The firm utilizes the services of two outside firms.  Halliday & Company is the firm's outside accountant.  It compiles a complete monthly financial summary of the firm's operations which is held in hard copy and electronically offsite at their offices.  In addition, Halliday & Company files the firm's tax returns each year so has access to that information.  The firm has retained Jones Simkins to perform its audit each year.  As a result, certain financial information is available at their office.

  4.  Alternate Communications between Customers and the Firm

In the event of a disruption of business at its office location, each employee who has client contact responsibility will use their cell phone (all presently have them) to make contact with their customer municipalities.  Each such employee also has a lap top computer and a separate internet account which will allow for electronic communications to be reestablished with the firm's customers.

  5.  Alternate Communications between the Firm and its Employees

With the use of the back-up tapes discussed above, a new server and network can be reconfigured with minimal loss of data.  As with customers, each employee has a cell phone and all employees have a list of cell phone numbers offsite to facilitate communications.

  6.  Alternate Physical Location of Employees

As noted above, many of the firm’s employees regularly work from their home or other remote locations as a matter of course.  All critical employees have been provided with lap top computers.  Once a new network is reestablished, it will be possible for all employees to access the firm's network from their home or an alternate site.

  7.  Critical business constituent, bank and counter-party impact

The major issues to contend with would be access to the firm's checking and investment accounts.  Since no customer funds are involved the most prominent issue would be for the firm to be able to access its funds to pay for necessary continuing operational costs.  The checkbook is now held on site.  The firm maintains funds in two institutions, First National Bank and Smith Barney.  Both have a number of branches so access to funds should not be an issue.

  8.  Regulatory Reporting

The only regulatory filings now required on the part of the firm are quarterly FOCUS reports and quarterly G-37/G38 reports.  Both of these are completed electronically.  It is important to have access to the firm's BD number, at a minimum, to be able to reach the FINRA for the firm's password if the latter is not readily available.  The person(s) responsible for filing the aforementioned reports will carry with them the necessary numbers and/or passwords.
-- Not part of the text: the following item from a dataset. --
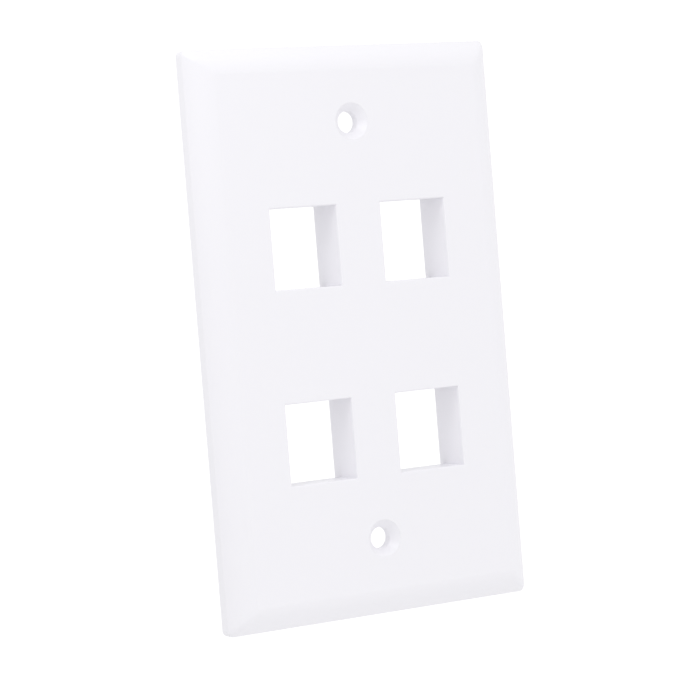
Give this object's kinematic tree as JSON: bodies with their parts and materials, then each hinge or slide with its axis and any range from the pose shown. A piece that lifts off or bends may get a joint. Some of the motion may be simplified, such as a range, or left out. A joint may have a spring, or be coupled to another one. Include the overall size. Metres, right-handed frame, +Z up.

Because filing is completed electronically, as required by the FINRA and MSRB, it will be necessary to insure that the responsible person(s) have access to a lap top computer with internet access.  As mentioned above, this is now the case except for the person filing the G-37/G-38 reports.  If an interruption to business at the firm's office requires, access will be provided to the employee responsible.

  9.  Communication with Regulators

In the event of a disruption of business, the firm will immediately make contact with the Denver District office to inform them of the extent to which business has been disrupted, the likely impact upon the firm's ability to conduct business and the estimated time it will take to implement the actions called for in this BCP.

  10.  Miscellaneous

All employees of the firm will have been instructed to keep, in a safe place, outside of the firm's office, key passwords and related information to allow them to access data and other important information from a remote site.

The firm has designated Scott J. Robertson, a registered municipal principal, as the person responsible to implement the BCP and to conduct an annual review of the BCP.  If changes are warranted, Mr. Robertson will make appropriate recommendations to the firm.